━━ Data

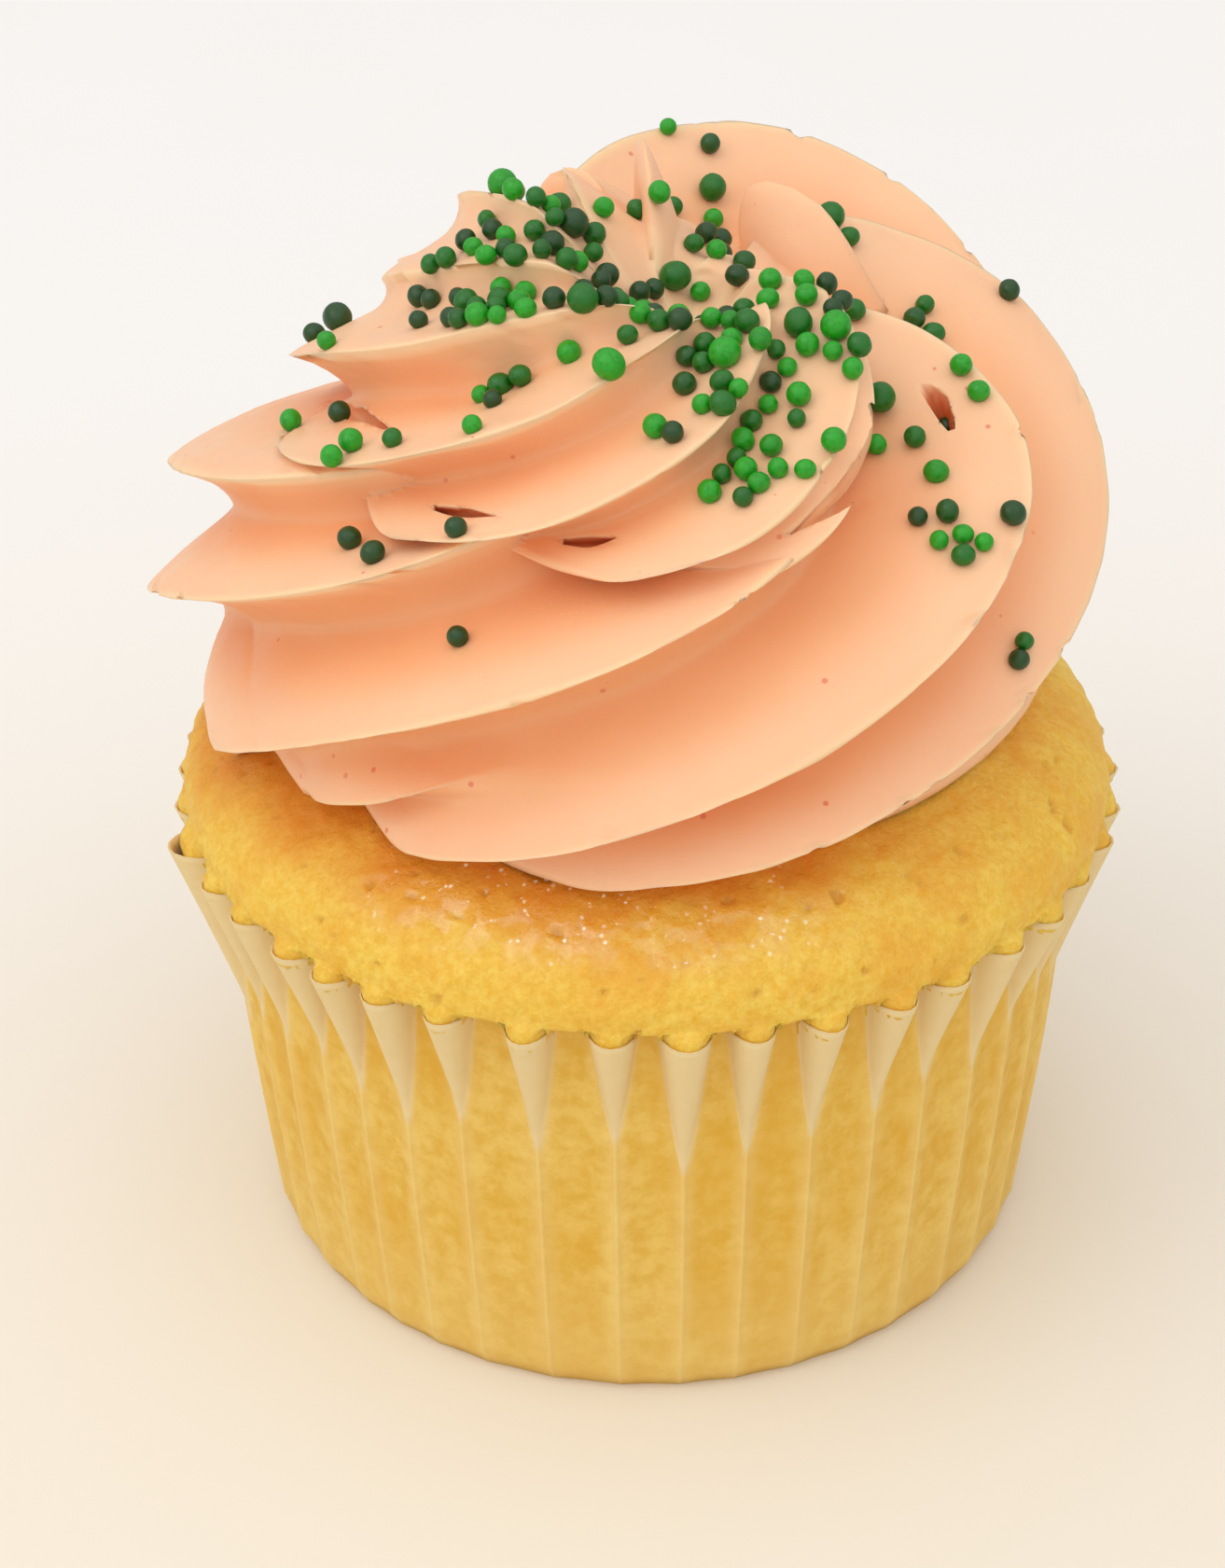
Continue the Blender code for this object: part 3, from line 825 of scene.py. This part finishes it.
def make_lights():
    world = bpy.data.worlds.new("studio")
    world.use_nodes = True
    tree = world.node_tree
    back = tree.nodes["Background"]
    back.inputs["Strength"].default_value = 1.0
    place = tree.nodes.new("ShaderNodeTexCoord")
    lift = tree.nodes.new("ShaderNodeVectorMath")
    lift.operation = "DOT_PRODUCT"
    lift.inputs[1].default_value = Vector(SKY_SIDE).normalized()
    tree.links.new(place.outputs["Generated"], lift.inputs[0])
    spread = tree.nodes.new("ShaderNodeMapRange")
    spread.inputs["From Min"].default_value = 0.0
    spread.inputs["From Max"].default_value = 1.0
    spread.inputs["To Min"].default_value = 0.0
    spread.inputs["To Max"].default_value = 1.0
    tree.links.new(lift.outputs["Value"], spread.inputs["Value"])
    colour = tree.nodes.new("ShaderNodeMix")
    colour.data_type = "RGBA"
    colour.inputs[6].default_value = (*SKY_LOW, 1.0)
    colour.inputs[7].default_value = (*SKY_HIGH, 1.0)
    tree.links.new(spread.outputs["Result"], colour.inputs[0])
    tree.links.new(colour.outputs[2], back.inputs["Color"])
    bpy.context.scene.world = world
    area_light("key", (-0.30, -0.16, 0.42), (0, 0, 0.05), 0.34, 0.27, (1.0, 0.985, 0.96))


SKY_SIDE = (-0.1, -0.3, 0.92)
SKY_LOW = (0.42, 0.425, 0.435)
SKY_HIGH = (1.40, 1.395, 1.39)
CAMERA_PLACE = (0.5, -188.0, 151.0)
CAMERA_DOWN = 32.6
CAMERA_TURN = -0.85
CAMERA_ROLL = -0.6
CAMERA_LENS = 74.96


def make_camera():
    camera = bpy.data.cameras.new("camera")
    camera.lens = CAMERA_LENS
    camera.sensor_width = 36.0
    camera.clip_start = 0.01
    obj = bpy.data.objects.new("camera", camera)
    turn = (Matrix.Rotation(math.radians(-CAMERA_TURN), 4, "Z")
            @ Matrix.Rotation(math.radians(90 - CAMERA_DOWN), 4, "X")
            @ Matrix.Rotation(math.radians(CAMERA_ROLL), 4, "Z"))
    obj.matrix_world = Matrix.Translation(Vector(CAMERA_PLACE) * MM) @ turn
    bpy.context.scene.collection.objects.link(obj)
    bpy.context.scene.camera = obj


bpy.context.scene.view_settings.view_transform = "Standard"
make_camera()
make_lights()
make_floor()

cream = make_frosting(cream_finish())
cream_tree = BVHTree.FromObject(cream, bpy.context.evaluated_depsgraph_get())
case = make_case(paper_finish())
crumb = make_sponge(sponge_finish(), cream_tree)
beads = make_sprinkles(sprinkle_finish(), cream_tree)

for piece, node, slot in ((cream, "frosting", "buttercream"), (case, "paper_case", "paper"),
                          (crumb, "sponge", "sponge")):
    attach(piece, "root")
    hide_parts(node)
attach(beads, "root")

━━━━

> [Problem to solve]:
Work out how many lines of the listing above include the word "piece". Reply with nothing but the count.

> [Task response]:
2